Thanks for the post Olman! Peace.
Wow, so they got around! Nice.
Yes, I'm glad you brought up the restoration of that building on Pine and St-Laurent. It is a minor miracle that it is getting restored and as it appears from the outside by people who actually know what they are doing, using quality miracles.
Though even to call something like that a "minor miracle" shows how backwards Montreal is that a piece of architectural heritage in one of the busiest corners of the city could be allowed to deteriorate like that in the first place.
Don't get me started on the cheap, corrupt, short-sighted developers and their collusion with the cheap, corrupt, short-sighted city administration. Yargh it almost makes me as angry as people who don't clean up after their dog. Almost.
Been reading through your blog which I discovered this evening. Well, you can keep ranting about people who don't clean up etc., which is kind of fun. But that would lead me to a discussion of Montreal and Quebec culture in general, which is kind of dangerous territory for a couple of anglos now don't you think? Let's hope it stays fun, but that the PM folks, and other civic-minded people like you obviously are, inject a new way of doing things -- perhaps it's just an old way that went away? Anyway... I'll keep reading. Cheers!
You're right M. Schrey, its kind of dangerous on the Plateau for a couple of anglos. Last night, I hunted down two of them and eat them. Tasted weird, something like mint sauce.
Thanks for your comments, M Schrey. I hit a bit of a "plateau" with this blog, but am now feeling motivated again, what with all these "controversies" going on. So I hope I can find more interesting stuff to read.
My cultural bias about cleanliness is more of an east coast west coast thing, as I found the people in New York to be shockingly dirty when I first moved east. Though there may well be an anglo franco divide along these lines. It's hard to generalize, I find, though. I think some people are lazy or ignorant or not well brought up and sadly that kind of lack of civic responsibility seems to be getting worse not better, at least when it comes to cleanliness.

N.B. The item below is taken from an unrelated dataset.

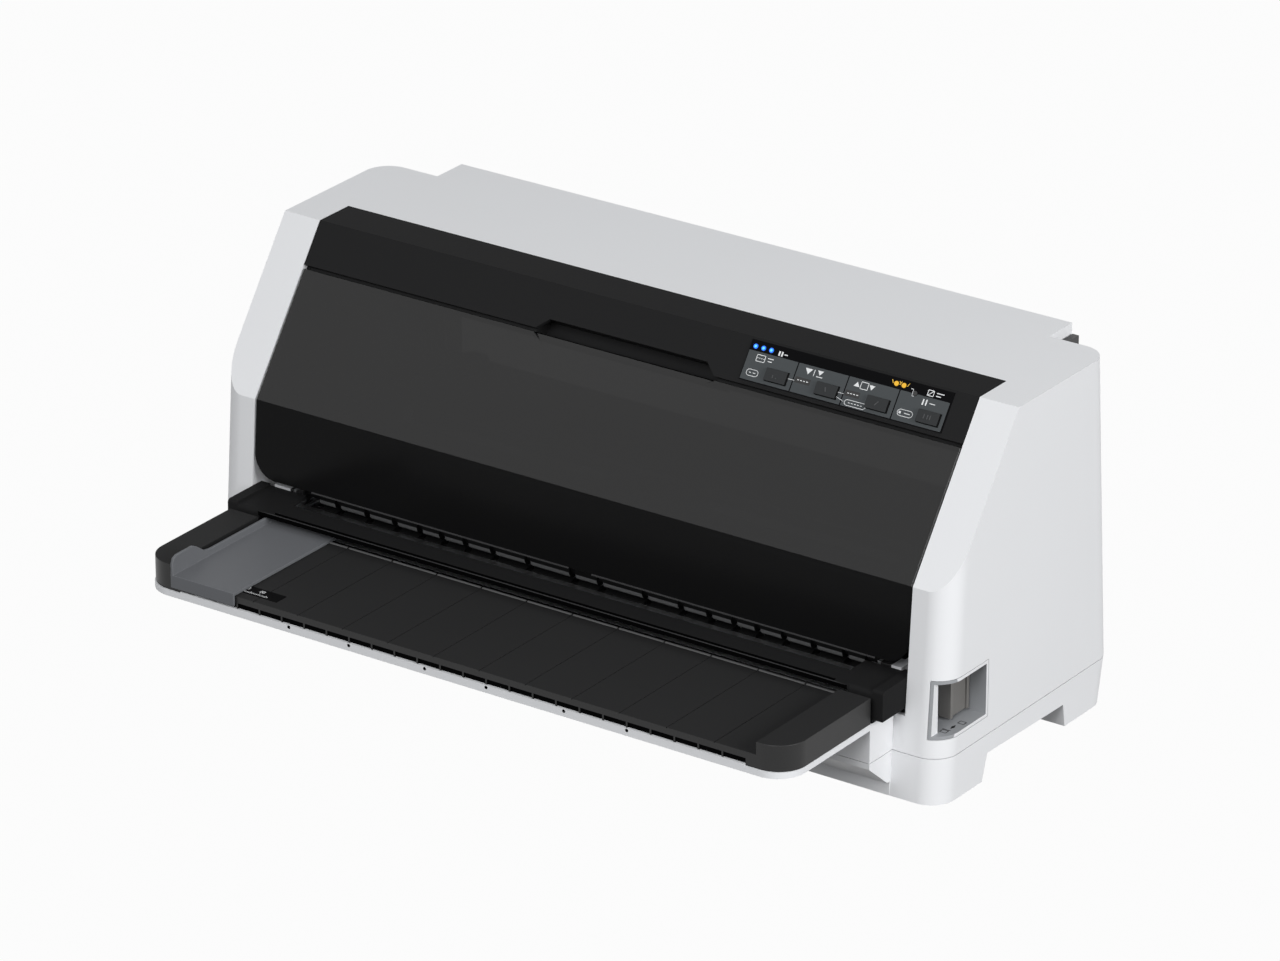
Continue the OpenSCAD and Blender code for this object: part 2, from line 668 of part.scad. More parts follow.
module table_tray() color("gainsboro") at_crease() difference() {
    union() {
        translate([0, 0, box_z]) linear_extrude(table_z - box_z) table_plan(tray_y, ledge_y, 0);
        box([-box_x, box_x], [-ledge_y - 1, front_y(box_z)], [box_z, box_z + tray_t]);
        box([-lip_x, lip_x] * 0.999, [-tray_y, -table_y + table_t], [box_z, lip_z]);
    }
    translate([0, 0, box_z + tray_t]) linear_extrude(BIG)
        table_plan(table_y, ledge_y - 1 - tray_wall, tray_wall);
    for (x = dot_xs) rod_y(1, span(-tray_y, -1, 1.4), [x, lip_z - 1.2]);
}

ruler_x = span(-guide_x, 27, 66);
ruler_y = [-163, -154];
module table_ruler() color([0.05, 0.05, 0.05]) at_crease() box(ruler_x, ruler_y, span(plate_z, 0, 0.2));

guide_z = plate_z + guide_gap;
guide_top = guide_z + guide_t;
wall_top = plate_z + guide_h;
grip_top = plate_z + grip_h;
module edge_guide() color([0.36, 0.37, 0.39]) at_crease() difference() {
    union() {
        difference() {
            box(span(-guide_x, 0, guide_w), [-front_reach, -guide_y], [guide_z, guide_top]);
            // Rounded rear corner
            translate([-guide_x + guide_w - 5, -guide_y - 5, 0]) difference() {
                cube([6, 6, BIG]);
                cylinder(r = 5, h = BIG);
            }
        }
        box(span(-guide_x, 0, guide_w), [-front_reach, -table_y - guide_gap], [guide_lip_z, guide_top]);
        along_x(span(-guide_x, 0, guide_t)) polygon([
            [-front_reach, guide_lip_z], [-table_y - guide_gap, guide_lip_z], [-table_y - guide_gap, guide_z],
            [-guide_y, guide_z], [-guide_y, guide_top], [-guide_y - 6.5, wall_top],
            [-front_reach + grip_l + 15, wall_top], [-front_reach + grip_l + 10, wall_top + 0.8],
            [-front_reach + grip_l + 4, grip_top - 2], [-front_reach + grip_l, grip_top],
            [-front_reach + 4, grip_top], [-front_reach + 1.2, grip_top - 1.2], [-front_reach, grip_top - 4],
        ]);
    }
    // Groove that passes over the broken rib of the table
    box([-BIG, BIG], mid(-rib_y, rib_w + 1), [0, plate_z + rib_h + fit]);
}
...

I think rampant over-consumption and the culture of individualism is the real problem here.
our garbage-filled street being one of, if not the worst, in the hood is also due to the wind tunnel effect from Clark & Mont-Royal. every month, when tenants move they dump all their old furniture & junk on the sidewalk and the wind blows all the lighter stuff all down the street.
but it is most awesome to know we have politicians we've elected who actually care about the neighbourhood and are actually doing things to improve quality of life.
Ohhhh I see this is why there are so many elected peoples in Montreal now, it is them who clean the streets by hands !!!
Too bad they are not actually working all year round, they could of cleaned the snow too off the sidewalk this winter. we didn't had not to many snow this winter but some how the sidewalk stayed unpractical for almost a Week from the snow storm and after from the water during the hot days...
Ho well... I guess all those young elected persons do not give a hoot about the elderly these day.
Or may be They just fired too many city workers to have more money and they suddently realised that now they have to do the hard job themselve... Hope they will finish cleaning before the next snow fall.